_Written task_: Identify all lines below that hold "FreeCAD" and collect them.

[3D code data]

# # # # # # #

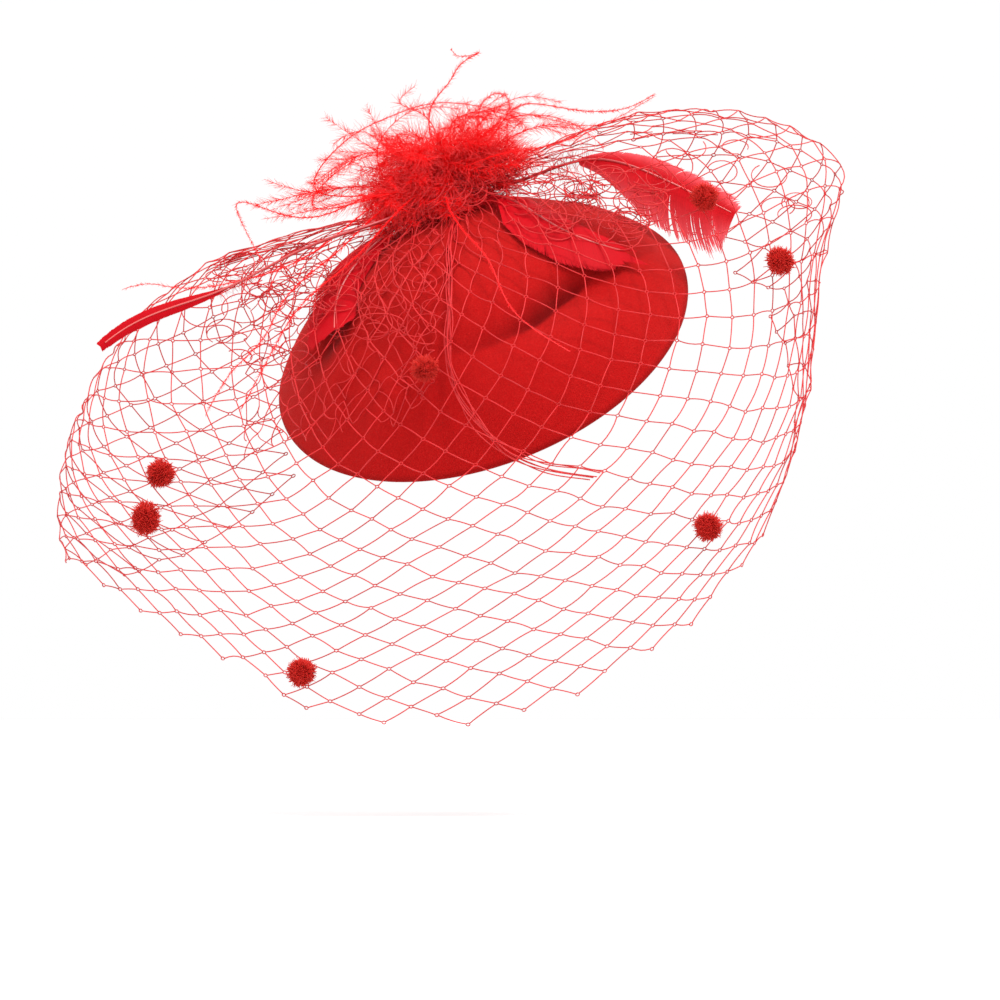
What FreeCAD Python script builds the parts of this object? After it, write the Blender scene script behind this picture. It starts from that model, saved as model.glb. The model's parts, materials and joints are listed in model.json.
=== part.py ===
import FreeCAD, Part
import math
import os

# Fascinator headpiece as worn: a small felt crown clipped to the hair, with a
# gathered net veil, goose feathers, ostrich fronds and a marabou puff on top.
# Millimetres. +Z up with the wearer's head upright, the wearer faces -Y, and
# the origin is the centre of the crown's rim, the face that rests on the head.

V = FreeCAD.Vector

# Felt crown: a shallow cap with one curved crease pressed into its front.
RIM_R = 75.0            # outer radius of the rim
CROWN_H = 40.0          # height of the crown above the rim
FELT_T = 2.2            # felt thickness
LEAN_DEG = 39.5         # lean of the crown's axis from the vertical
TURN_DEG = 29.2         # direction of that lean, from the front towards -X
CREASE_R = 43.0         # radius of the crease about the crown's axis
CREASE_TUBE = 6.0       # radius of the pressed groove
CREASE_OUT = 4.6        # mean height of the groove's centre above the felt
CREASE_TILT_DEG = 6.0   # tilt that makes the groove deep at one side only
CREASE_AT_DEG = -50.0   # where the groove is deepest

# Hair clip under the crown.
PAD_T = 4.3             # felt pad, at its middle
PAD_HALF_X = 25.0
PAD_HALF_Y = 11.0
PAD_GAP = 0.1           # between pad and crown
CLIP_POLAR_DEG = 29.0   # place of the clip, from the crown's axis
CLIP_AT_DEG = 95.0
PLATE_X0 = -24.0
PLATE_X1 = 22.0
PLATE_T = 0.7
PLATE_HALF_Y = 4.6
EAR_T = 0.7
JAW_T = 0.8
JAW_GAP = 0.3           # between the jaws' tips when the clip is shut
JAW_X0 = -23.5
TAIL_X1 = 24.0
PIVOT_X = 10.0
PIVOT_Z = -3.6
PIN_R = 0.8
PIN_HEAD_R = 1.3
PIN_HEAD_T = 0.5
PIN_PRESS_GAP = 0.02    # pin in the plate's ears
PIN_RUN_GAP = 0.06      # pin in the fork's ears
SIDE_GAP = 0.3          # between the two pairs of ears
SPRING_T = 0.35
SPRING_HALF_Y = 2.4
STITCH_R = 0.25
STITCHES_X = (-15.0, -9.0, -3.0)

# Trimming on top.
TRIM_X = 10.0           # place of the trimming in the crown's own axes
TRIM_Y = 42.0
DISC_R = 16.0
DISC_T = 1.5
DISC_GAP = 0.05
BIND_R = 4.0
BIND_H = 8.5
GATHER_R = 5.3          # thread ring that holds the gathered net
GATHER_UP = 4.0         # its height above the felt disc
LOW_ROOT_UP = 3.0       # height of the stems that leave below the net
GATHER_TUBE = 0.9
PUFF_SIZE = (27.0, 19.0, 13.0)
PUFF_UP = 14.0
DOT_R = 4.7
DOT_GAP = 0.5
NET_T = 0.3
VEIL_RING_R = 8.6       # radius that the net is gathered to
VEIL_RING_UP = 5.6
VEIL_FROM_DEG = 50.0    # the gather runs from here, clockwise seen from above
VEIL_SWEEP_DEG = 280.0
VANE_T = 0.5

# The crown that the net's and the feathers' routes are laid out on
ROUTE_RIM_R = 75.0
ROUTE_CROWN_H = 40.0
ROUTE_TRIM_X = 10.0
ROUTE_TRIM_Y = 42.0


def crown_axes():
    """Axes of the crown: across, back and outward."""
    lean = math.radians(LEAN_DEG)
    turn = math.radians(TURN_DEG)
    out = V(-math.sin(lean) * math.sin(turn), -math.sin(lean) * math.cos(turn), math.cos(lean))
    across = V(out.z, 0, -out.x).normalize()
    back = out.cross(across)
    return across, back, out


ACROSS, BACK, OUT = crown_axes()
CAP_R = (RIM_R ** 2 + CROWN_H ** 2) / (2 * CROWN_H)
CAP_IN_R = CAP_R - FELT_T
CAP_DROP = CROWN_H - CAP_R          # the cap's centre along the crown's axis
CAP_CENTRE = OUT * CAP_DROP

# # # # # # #

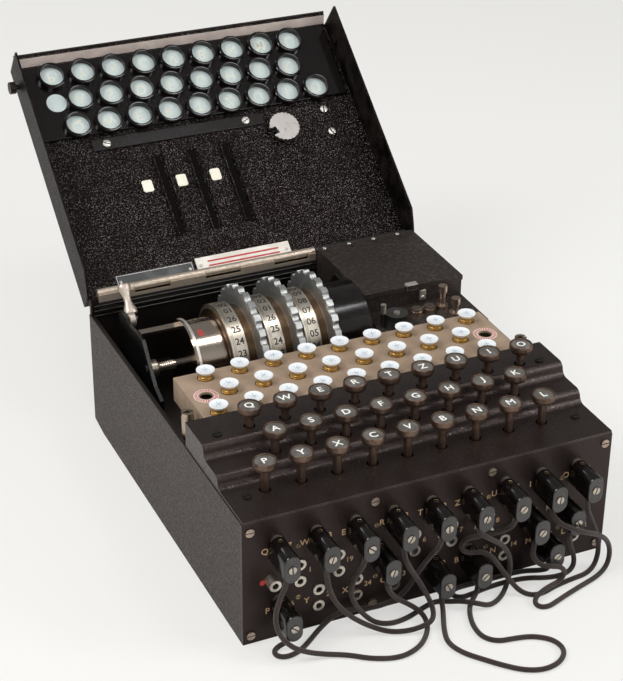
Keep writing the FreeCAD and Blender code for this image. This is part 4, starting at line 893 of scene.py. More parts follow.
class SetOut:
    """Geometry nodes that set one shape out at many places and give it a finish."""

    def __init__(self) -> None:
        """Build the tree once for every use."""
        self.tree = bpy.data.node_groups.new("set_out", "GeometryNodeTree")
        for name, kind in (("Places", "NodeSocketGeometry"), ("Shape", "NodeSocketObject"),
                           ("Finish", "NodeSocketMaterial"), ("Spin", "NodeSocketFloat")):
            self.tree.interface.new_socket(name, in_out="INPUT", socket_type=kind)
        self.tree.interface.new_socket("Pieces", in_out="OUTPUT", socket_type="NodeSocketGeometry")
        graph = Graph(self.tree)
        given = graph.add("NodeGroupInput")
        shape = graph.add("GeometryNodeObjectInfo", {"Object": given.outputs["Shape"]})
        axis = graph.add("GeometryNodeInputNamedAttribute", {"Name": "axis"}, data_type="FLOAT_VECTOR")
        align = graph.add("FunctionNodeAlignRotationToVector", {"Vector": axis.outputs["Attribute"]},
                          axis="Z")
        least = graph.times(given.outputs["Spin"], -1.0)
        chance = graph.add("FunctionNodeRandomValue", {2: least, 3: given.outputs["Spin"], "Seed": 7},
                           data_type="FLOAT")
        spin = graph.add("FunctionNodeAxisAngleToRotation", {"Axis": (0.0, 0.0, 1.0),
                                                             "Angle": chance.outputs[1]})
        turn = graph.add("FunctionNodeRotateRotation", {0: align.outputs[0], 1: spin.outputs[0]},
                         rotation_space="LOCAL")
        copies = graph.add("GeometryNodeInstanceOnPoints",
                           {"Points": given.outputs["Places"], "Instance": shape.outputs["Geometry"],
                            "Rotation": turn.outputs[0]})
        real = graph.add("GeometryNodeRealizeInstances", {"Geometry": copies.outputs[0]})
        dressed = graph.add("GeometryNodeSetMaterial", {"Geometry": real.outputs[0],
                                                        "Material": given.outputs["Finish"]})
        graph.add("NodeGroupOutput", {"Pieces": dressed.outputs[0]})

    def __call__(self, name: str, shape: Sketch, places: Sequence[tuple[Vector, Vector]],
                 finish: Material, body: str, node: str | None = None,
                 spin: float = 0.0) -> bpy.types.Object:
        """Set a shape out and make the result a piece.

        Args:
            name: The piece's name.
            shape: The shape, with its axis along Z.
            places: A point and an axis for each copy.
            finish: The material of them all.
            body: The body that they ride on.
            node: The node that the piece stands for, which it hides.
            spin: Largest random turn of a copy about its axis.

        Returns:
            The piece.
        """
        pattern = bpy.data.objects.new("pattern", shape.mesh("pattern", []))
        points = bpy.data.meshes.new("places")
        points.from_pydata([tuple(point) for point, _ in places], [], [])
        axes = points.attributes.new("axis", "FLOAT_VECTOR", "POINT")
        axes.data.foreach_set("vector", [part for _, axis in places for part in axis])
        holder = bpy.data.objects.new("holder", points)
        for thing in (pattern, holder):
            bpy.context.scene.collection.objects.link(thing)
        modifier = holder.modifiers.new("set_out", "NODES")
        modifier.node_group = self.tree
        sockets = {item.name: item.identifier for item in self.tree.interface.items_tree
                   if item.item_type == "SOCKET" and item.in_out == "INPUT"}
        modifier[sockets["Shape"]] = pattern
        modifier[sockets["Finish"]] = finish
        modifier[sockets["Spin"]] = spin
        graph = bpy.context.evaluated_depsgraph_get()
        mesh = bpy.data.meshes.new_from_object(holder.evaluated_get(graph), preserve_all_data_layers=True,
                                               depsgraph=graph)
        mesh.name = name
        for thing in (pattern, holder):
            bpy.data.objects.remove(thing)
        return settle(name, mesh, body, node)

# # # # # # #

_Task response_:
What FreeCAD Python script builds the parts of this object? After it, write the Blender scene script behind this picture. It starts from that model, saved as model.glb. The model's parts, materials and joints are listed in model.json.
import FreeCAD, Part
V = FreeCAD.Vector
Keep writing the FreeCAD and Blender code for this image. This is part 4, starting at line 893 of scene.py. More parts follow.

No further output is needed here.